F.R.A. : Il est essentiel que la Haute cour constitutionnelle (HCC) et la Ceni prennent leurs responsabilités pour qu’un environnement électoral transparent et sans fraude puisse être instauré. Je constate que la population malgache commence à comprendre que ce ne sont pas les personnalités ou les personnes qui comptent, mais les idées dans le sens du changement.
F.R.A. : Les organisations de la société civile défendent les intérêts des citoyens. Elles interviennent dans plusieurs domaines et émettent des remarques auprès des institutions sur des sujets de société.
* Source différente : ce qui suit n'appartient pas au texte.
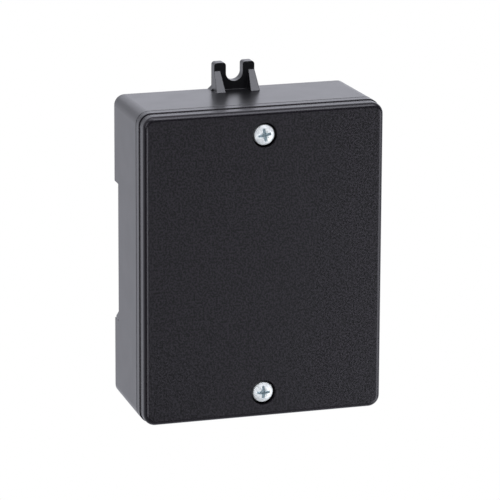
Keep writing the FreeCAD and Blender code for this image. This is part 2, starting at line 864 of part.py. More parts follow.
def relay_winding():
    """Copper winding on the spool."""
    bottom = spool_bottom + former_flange
    top = spool_top - former_flange
    winding = relay_rod(winding_radius, coil_w, bottom, top)
    return winding.cut(relay_rod(spool_radius, coil_w, bottom, top))


def relay_yoke():
    """L-shaped iron yoke with the core and its pole face."""
    half = yoke_width / 2
    outer = coil_w + yoke_reach
    foot = relay_block(-half, half, former_top, spool_bottom, coil_w - half, outer)
    leg = relay_block(-half, half, former_top, armature_low - hinge_gap, outer - yoke_thickness, outer)
    core = relay_rod(core_radius, coil_w, former_top, spool_top)
    pole = relay_rod(pole_radius, coil_w, spool_top, pole_top)
    return joined([foot, leg, core, pole])


def relay_armature():
    """Iron armature with the contact leaf and its double-sided contact."""
    half = armature_width / 2
    half_leaf = leaf_width / 2
    hinge_end = armature_end + armature_length
    plate = relay_block(-half, half, armature_low, armature_high, armature_end, hinge_end)
    leaf = relay_block(-half_leaf, half_leaf, armature_high, leaf_high, armature_end - leaf_reach,
                       hinge_end - half)
    button = relay_rod(contact_radius, moving_contact_w, armature_high - contact_height,
                       leaf_high + contact_height)
    return joined([plate, leaf, button])


def contact_blades():
    """Fixed contacts of one relay: the one that rests closed in front and the one that closes behind."""
    half = blade_width / 2
    back_face = armature_high - contact_height - contact_travel - contact_rest_gap
    front_face = leaf_high + contact_height + contact_rest_gap
    reach_w = moving_contact_w + contact_radius
    stem = blade_foot_w + blade_thickness
    behind = joined([relay_block(-half, half, former_top, back_face, blade_foot_w, stem),
                     relay_block(-half, half, back_face - blade_thickness, back_face, blade_foot_w, reach_w)])
    front_top = front_face + blade_thickness
    shift = -blade_shift
    ahead = joined([relay_block(shift - half, shift, former_top, front_top, blade_foot_w, stem),
                    relay_block(shift - half, half, front_face, front_top, blade_foot_w, reach_w)])
    return [behind, ahead]


def relay_contacts():
    """Fixed contact blades of all the relays."""
    blades = [moved(blade, x=x) for x in relay_centres for blade in contact_blades()]
    return group(blades)


def standing(y_height):
    """Plane at a height in front of the board."""
    return board_front_y - y_height


def capacitor():
    """Standing electrolytic can with a rolled groove near its foot."""
    x, z = board_place(capacitor_place)
    low = standing(capacitor_groove_height)
    high = standing(capacitor_groove_height + capacitor_groove)
    pieces = [sided_rod(capacitor_radius, x, z, low, board_front_y, wide_sides),
              sided_rod(capacitor_radius - capacitor_groove, x, z, high, low, wide_sides),
              sided_rod(capacitor_radius, x, z, standing(capacitor_height), high, wide_sides)]
    return joined(pieces)


def choke():
    """Drum choke with a wound waist."""
    x, z = board_place(choke_place)
    foot = standing(choke_flange)
    head = standing(choke_height - choke_flange)
    pieces = [sided_rod(choke_radius, x, z, foot, board_front_y, wide_sides),
              sided_rod(choke_waist, x, z, head, foot, wide_sides),
              sided_rod(choke_radius, x, z, standing(choke_height), head, wide_sides)]
    return joined(pieces)


def chip(x, z, length, width, legs, pitch):
    """Chip body with bevelled sides and a row of bent legs on each long side."""
    half_x = length / 2
    half_z = width / 2
    middle = standing(chip_lift + chip_height / 2)
    low, high = standing(chip_lift), standing(chip_lift + chip_height)
    inner = half_z - chip_bevel
    side = [(low, -inner), (middle, -half_z), (high, -inner), (high, inner), (middle, half_z), (low, inner)]
    pieces = [prism_x(side, -half_x, half_x)]
    tip = half_z + leg_reach
    knee = tip - leg_foot
    profile = [(middle - leg_thickness, half_z - chip_bevel), (middle - leg_thickness, knee),
               (standing(leg_thickness), tip), (board_front_y, tip), (board_front_y, knee),
               (middle, half_z - chip_bevel)]
    leg = prism_x(profile, -leg_width / 2, leg_width / 2)
    for n in range(legs):
        placed = moved(leg, x=pitch * (n - (legs - 1) / 2))
        pieces.append(placed)
        pieces.append(placed.mirror(Vector(0, 0, 0), Vector(0, 0, 1)))
    return moved(joined(pieces), x=x, z=z)


def status_lights():
    """Small light under each relay: a lens on its base."""
    lights = []
    for x in relay_centres:
        base = block(x - light_width / 2, x + light_width / 2, standing(light_base), board_front_y,
                     light_z - light_length / 2, light_z + light_length / 2)
        lens = block(x - light_width / 2, x + light_width / 2, standing(light_height), standing(light_base),
                     light_z - light_width / 2, light_z + light_width / 2)
        lights.append(joined([base, lens]))
    return group(lights)


def learn_button_body():
    """Square housing of the push button, with a stepped bore for the plunger."""
    x, z = board_place(button_place)
    half = button_size / 2
    top = standing(button_height)
    body = block(x - half, x + half, top, board_front_y, z - half, z + half)
    body = body.makeChamfer(button_corner, edges_where(body, lambda p, run: along(run, 1)))
    collar = plunger_collar + plunger_clearance
    stage = standing(plunger_root + plunger_collar_thickness + plunger_clearance)
    floor = standing(plunger_root - plunger_travel - plunger_clearance)
    bore = plunger_radius + plunger_clearance
    body = body.cut(sided_rod(bore, x, z, top, stage, round_sides, True))
    return body.cut(sided_rod(collar, x, z, stage, floor, round_sides, True))


def learn_button_plunger():
    """Plunger with the collar that keeps it in the housing."""
    x, z = board_place(button_place)
    root = standing(plunger_root)
    collar_top = standing(plunger_root + plunger_collar_thickness)
    stem = sided_rod(plunger_radius, x, z, standing(plunger_height), root, round_sides)
    collar = sided_rod(plunger_collar, x, z, collar_top, root, round_sides)
    return joined([stem, collar])


pieces = {
    "rear_housing": rear_housing(),
    "front_cover": front_cover(),
    "cover_screw_top": cover_screw(1),
    "cover_screw_bottom": cover_screw(-1),
    "rail_latch": rail_latch(),
    "latch_spring": latch_spring(),
    "circuit_board": circuit_board(),
    "board_screws": board_screws(),
    "terminal_block_left": terminal_block(-1),
    "terminal_block_right": terminal_block(1),
    "terminal_bars": group([moved(terminal_bar(), x=x) for x in pole_xs]),
    "relay_contacts": relay_contacts(),
    "capacitor": capacitor(),
    "choke": choke(),
    "rectifier": chip(*board_place(rectifier_place), rectifier_length, rectifier_width, rectifier_legs,
                      rectifier_leg_pitch),
    "driver_chip": chip(chip_x, driver_z, driver_length, chip_width, driver_legs, leg_pitch),
    "microcontroller": chip(chip_x, controller_z, controller_length, chip_width, controller_legs, leg_pitch),
    "status_lights": status_lights(),
    "learn_button_body": learn_button_body(),
    "learn_button_plunger": learn_button_plunger(),
}
for number, x in enumerate(pole_xs, start=1):
    pieces[f"terminal_screw_{number}"] = moved(terminal_screw(), x=x)
    pieces[f"wire_cage_{number}"] = moved(wire_cage(), x=x)
for number, x in enumerate(relay_centres, start=1):
    pieces[f"relay_{number}_case"] = moved(relay_case(), x=x)
    pieces[f"relay_{number}_former"] = moved(relay_former(), x=x)
    pieces[f"relay_{number}_winding"] = moved(relay_winding(), x=x)
    pieces[f"relay_{number}_yoke"] = moved(relay_yoke(), x=x)
    pieces[f"relay_{number}_armature"] = moved(relay_armature(), x=x)

os.makedirs("parts", exist_ok=True)
for name, shape in pieces.items():
    shape.exportStep(f"parts/{name}.step")
print(f"{len(pieces)} pieces; cage travel {cage_travel:.2f} mm; cage and screw line z {cage_z:.2f} mm")
print(f"relay hinge at z {relay_z + hinge_w:.2f}, y {board_front_y - armature_low:.2f} mm")
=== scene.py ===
# %% [markdown]
# # A relay module in a black moulded case
# The solids of this relay module were drawn elsewhere, to size, and they arrive here as a fixed
# frame. This lesson gives them their surfaces and adds the fine pieces that solids alone leave
# plain: the screws with their threads, the wound coils, the tracks of the board. Everything is in
# metres. X runs to the right, Y into the wall and Z up.

import math

import bmesh
import bpy
import numpy as np
from mathutils import Matrix, Vector


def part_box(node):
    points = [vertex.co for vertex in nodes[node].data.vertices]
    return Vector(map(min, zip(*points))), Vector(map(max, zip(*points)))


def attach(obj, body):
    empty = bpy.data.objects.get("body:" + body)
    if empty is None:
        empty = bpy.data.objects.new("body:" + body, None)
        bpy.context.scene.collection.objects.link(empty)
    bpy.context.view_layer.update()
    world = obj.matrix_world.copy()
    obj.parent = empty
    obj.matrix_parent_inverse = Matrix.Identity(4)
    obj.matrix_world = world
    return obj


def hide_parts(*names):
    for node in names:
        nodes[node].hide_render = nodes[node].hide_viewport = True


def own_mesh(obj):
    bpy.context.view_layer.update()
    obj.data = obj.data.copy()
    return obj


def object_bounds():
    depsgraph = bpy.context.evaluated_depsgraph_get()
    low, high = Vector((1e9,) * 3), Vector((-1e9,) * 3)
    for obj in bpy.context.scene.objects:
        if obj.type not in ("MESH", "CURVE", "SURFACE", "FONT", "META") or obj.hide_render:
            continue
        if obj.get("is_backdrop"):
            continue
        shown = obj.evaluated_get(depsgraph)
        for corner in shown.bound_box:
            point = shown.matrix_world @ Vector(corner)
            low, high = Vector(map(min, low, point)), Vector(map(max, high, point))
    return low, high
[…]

Leurs membres ne sont pas des opposants. Ils font juste leur travail pour le bien-être du peuple malgache. Penser ainsi est une méconnaissance totale du rôle de la société civile dans une République. Par définition, elle agit comme des groupes de pression pour influencer les politiques gouvernementales en faveur de ce qu’elle est censée représenter : la société. Quel que soit le pouvoir en place, la société civile apporte ses critiques et ses observations dans l’intérêt du plus grand nombre. En tant que premier responsable du parti RDS, je ne peux être que favorable aux actions de la société civile, car elles permettent d’avoir une sorte de balise dans la conduite des affaires de l’État.
F.R.A. : Le chef de l’opposition est prévu par la Constitution. Ce rôle devrait être dévolu à Marc Ravalomanana qui a accédé au second tour de la présidentielle, même s’il n’a pas été élu.